** START OF DATA PROVIDED **

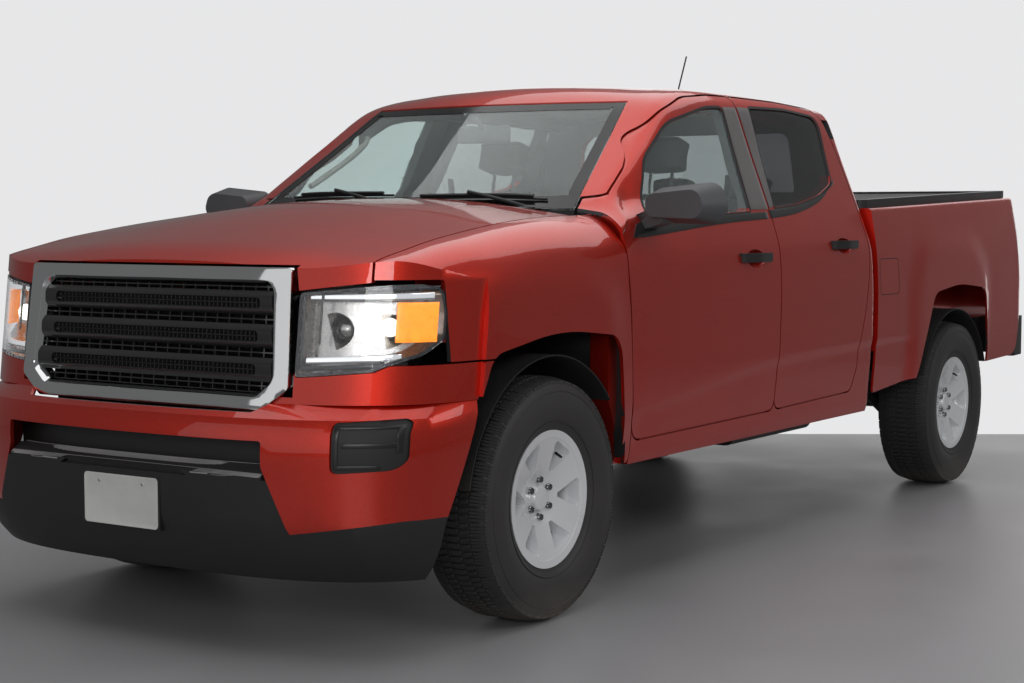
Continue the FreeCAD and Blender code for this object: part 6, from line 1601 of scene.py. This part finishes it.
class TRUCK_OT_seats(bpy.types.Operator):
    """Stuffs and sews the front seats and the rear bench"""
    bl_idname = "truck.seats"
    bl_label = "Seats"

    def execute(self, context):
        upright = Matrix.Rotation(math.radians(90.0), 4, "X")
        lean = Matrix.Rotation(math.radians(-14.5), 4, "X")

        def spot(x, station, z, turn=None):
            return Matrix.Translation(at(x, station, z)) @ (turn or Matrix.Identity(4))

        back = lean @ upright
        cushion("front_cushion", 0.248, 0.50, 0.145, 0.022, 0.012, spot(380, 1260, 786), seat_lines,
                [("_right", spot(-380, 1260, 786))])
        cushion("front_back", 0.235, 0.63, 0.135, 0.024, 0.010, spot(380, 1570, 1090, back), seat_lines,
                [("_right", spot(-380, 1570, 1090, back))])
        cushion("front_rest", 0.122, 0.155, 0.105, 0.0, 0.012, spot(380, 1628, 1522, back), rest_lines,
                [("_right", spot(-380, 1628, 1522, back))])
        rear = Matrix.Rotation(math.radians(-8.5), 4, "X") @ upright
        cushion("rear_cushion", 0.318, 0.44, 0.15, 0.006, 0.014, spot(320, 2090, 790), bench_lines,
                [("_right", spot(-320, 2090, 790))], node="rear_seat")
        cushion("rear_back", 0.318, 0.53, 0.11, 0.006, 0.010, spot(320, 2378, 1060, rear), bench_lines,
                [("_right", spot(-320, 2378, 1060, rear))], node="rear_seat")
        others = [("_middle", spot(0, 2424, 1396, rear)), ("_right", spot(-380, 2424, 1396, rear))]
        cushion("rear_rest", 0.110, 0.12, 0.085, 0.0, 0.010, spot(380, 2424, 1396, rear), rest_lines,
                others, node="rear_seat")
        for side, sign in SIDES:
            x = 380.0 * sign
            pieces = [block(at(x - 205, 1060, 600), at(x + 205, 1470, 716), 0.02, 3)]
            side_x = x + 232 * sign
            pieces.append(block(at(side_x - 12, 1080, 640), at(side_x + 12, 1560, 760), 0.01, 3))
            for d in (-50, 50):
                pieces.append(rod(at(x + d, 1608, 1370), at(x + d, 1626, 1470), 0.007, 16))
            settle(joined(pieces), "seat_base_" + side, "chassis", "cabin_trim", 40.0,
                   replaces=("front_seats",))
        return {"FINISHED"}


# Studio

class TRUCK_OT_studio(bpy.types.Operator):
    """Sets up the pale floor, the soft lamps, the room light and the camera"""
    bl_idname = "truck.studio"
    bl_label = "Studio"

    def execute(self, context):
        studio = context.scene.truck_studio
        colours = context.scene.truck_colours
        scene = context.scene
        yaw = math.radians(32.85)
        eye = Vector((3.958, -6.633, studio.camera_height))
        camera_data = bpy.data.cameras.new("camera")
        camera = bpy.data.objects.new("camera", camera_data)
        scene.collection.objects.link(camera)
        camera.location = eye
        camera.rotation_euler = (math.radians(90.0 - 4.365), math.radians(-0.05), yaw)
        camera_data.sensor_width = 36.0
        camera_data.lens = studio.lens
        camera_data.shift_x = -0.0358
        camera_data.shift_y = 0.0132
        camera_data.clip_end = 200.0
        scene.camera = camera
        ahead = Vector((-math.sin(yaw), math.cos(yaw), 0))
        across = Vector((math.cos(yaw), math.sin(yaw), 0))
        ground = Vector((eye.x, eye.y, 0))
        corners = [ground + ahead * a + across * b for a, b in ((-6, -13), (-6, 13), (10.6, 13), (10.6, -13))]
        bpy.ops.mesh.primitive_plane_add(size=2.0)
        floor = context.active_object
        place_points(floor, [corners[0], corners[1], corners[3], corners[2]])
        floor.name = "studio_floor"
        finish = surface("studio_floor", tuple(colours.floor), 0.42, uneven=0.04, scale=1.2)
        floor.data.materials.append(finish)
        self.lamp("overhead_lamp", (0.0, 0.5, 5.2), (0, 0, 0), (6.0, 11.0), studio.overhead)
        self.lamp("front_lamp", (5.5, -9.0, 2.8), (74, 0, 34), (3.0, 1.8), studio.side * 0.9)
        self.lamp("front_wall", (0.0, -13.0, 3.0), (90, 0, 0), (16.0, 5.0), studio.back)
        self.lamp("back_lamp", (-3.0, 9.5, 2.6), (-90, 0, 0), (10.0, 5.0), studio.back)
        self.lamp("left_lamp", (7.0, -1.0, 4.8), (58, 0, 88), (9.0, 2.0), studio.side)
        self.room(scene, colours, studio)
        scene.view_settings.view_transform = "Standard"
        return {"FINISHED"}

    def lamp(self, name, place, turn, size, power):
        """A soft rectangular lamp at a place, turned by degrees."""
        data = bpy.data.lights.new(name, "AREA")
        data.shape = "RECTANGLE"
        data.size, data.size_y = size
        data.energy = power
        obj = bpy.data.objects.new(name, data)
        obj.location = place
        obj.rotation_euler = [math.radians(angle) for angle in turn]
        bpy.context.scene.collection.objects.link(obj)

    def room(self, scene, colours, studio):
        """Even dim light from all round; the camera, also through glass, sees the pale wall."""
        world = bpy.data.worlds.new("studio_room")
        scene.world = world
        world.use_nodes = True
        tree = world.node_tree
        tree.nodes.clear()
        path = add(tree, "ShaderNodeLightPath")
        seen = add(tree, "ShaderNodeMath", operation="MAXIMUM")
        link(tree, path, "Is Camera Ray", seen, 0)
        link(tree, path, "Is Transmission Ray", seen, 1)
        wall = add(tree, "ShaderNodeBackground", {"Color": (*colours.wall, 1.0), "Strength": 1.0})
        fill = add(tree, "ShaderNodeBackground", {"Color": (1, 1, 1, 1), "Strength": studio.ambient})
        dim = add(tree, "ShaderNodeBackground", {"Color": (1, 1, 1, 1), "Strength": studio.mirrored})
        lit = add(tree, "ShaderNodeMixShader")
        mix = add(tree, "ShaderNodeMixShader")
        out = add(tree, "ShaderNodeOutputWorld")
        link(tree, path, "Is Glossy Ray", lit, 0)
        link(tree, fill, "Background", lit, 1)
        link(tree, dim, "Background", lit, 2)
        link(tree, seen, 0, mix, 0)
        link(tree, lit, "Shader", mix, 1)
        link(tree, wall, "Background", mix, 2)
        link(tree, mix, "Shader", out, "Surface")


# Add-on registration

PIECES = (
    TRUCK_OT_studio, TRUCK_OT_bodywork, TRUCK_OT_glazing, TRUCK_OT_trim, TRUCK_OT_front, TRUCK_OT_headlamps,
    TRUCK_OT_wheels, TRUCK_OT_tyres, TRUCK_OT_bed, TRUCK_OT_plates, TRUCK_OT_underbody, TRUCK_OT_cabin,
    TRUCK_OT_seats,
)
SETTINGS = (("truck_colours", TruckColours), ("truck_sizes", TruckSizes), ("truck_studio", TruckStudio))


class TRUCK_PT_panel(bpy.types.Panel):
    """The truck's settings and the steps that dress it"""
    bl_idname = "TRUCK_PT_panel"
    bl_label = "Pickup truck"
    bl_space_type = "VIEW_3D"
    bl_region_type = "UI"
    bl_category = "Pickup"

    def draw(self, context):
        for name, group in SETTINGS:
            values = getattr(context.scene, name)
            for key in group.__annotations__:
                self.layout.prop(values, key)
        for piece in PIECES:
            self.layout.operator(piece.bl_idname)


def register():
    for _, group in SETTINGS:
        bpy.utils.register_class(group)
    for name, group in SETTINGS:
        setattr(bpy.types.Scene, name, bpy.props.PointerProperty(type=group))
    for piece in PIECES:
        bpy.utils.register_class(piece)
    bpy.utils.register_class(TRUCK_PT_panel)


def unregister():
    bpy.utils.unregister_class(TRUCK_PT_panel)
    for piece in reversed(PIECES):
        bpy.utils.unregister_class(piece)
    for name, group in reversed(SETTINGS):
        delattr(bpy.types.Scene, name)
        bpy.utils.unregister_class(group)


def main():
    register()
    bpy.ops.object.select_all(action="DESELECT")
    for piece in PIECES:
        group, name = piece.bl_idname.split(".")
        getattr(getattr(bpy.ops, group), name)()


if __name__ == "__main__":
    main()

** END OF DATA PROVIDED **

» **SET EXERCISE**:
From the first line of the data above to the line holding "return Matrix.Translation(at(x, station, z))", reproduce each line exactly; emit no other lines.

» **RESULT OF THIS TASK**:
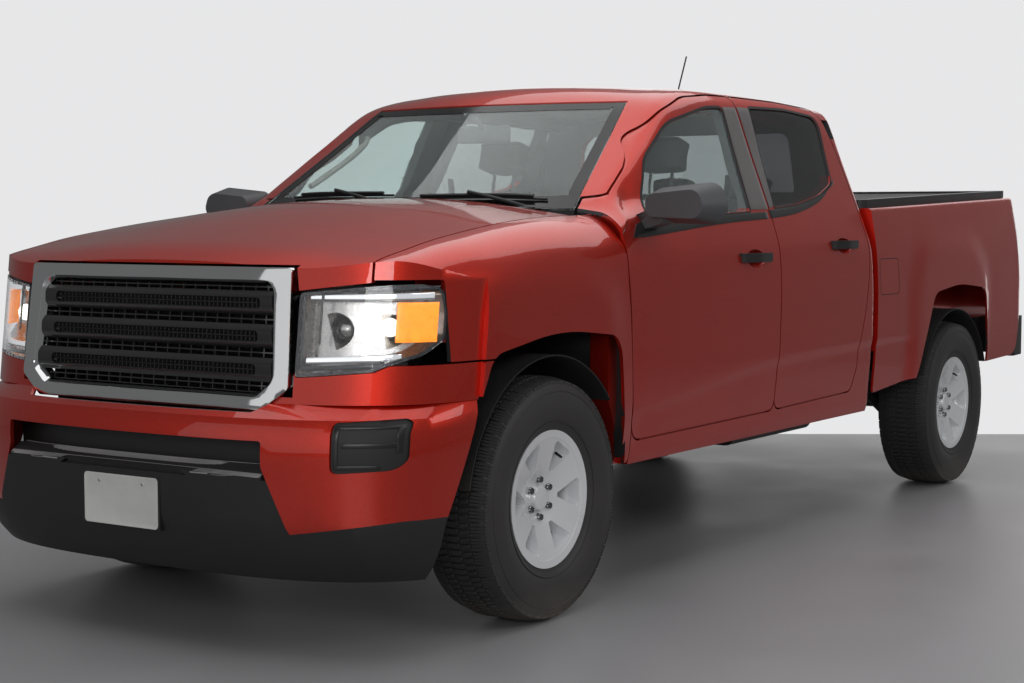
Continue the FreeCAD and Blender code for this object: part 6, from line 1601 of scene.py. This part finishes it.
class TRUCK_OT_seats(bpy.types.Operator):
    """Stuffs and sews the front seats and the rear bench"""
    bl_idname = "truck.seats"
    bl_label = "Seats"

    def execute(self, context):
        upright = Matrix.Rotation(math.radians(90.0), 4, "X")
        lean = Matrix.Rotation(math.radians(-14.5), 4, "X")

        def spot(x, station, z, turn=None):
            return Matrix.Translation(at(x, station, z)) @ (turn or Matrix.Identity(4))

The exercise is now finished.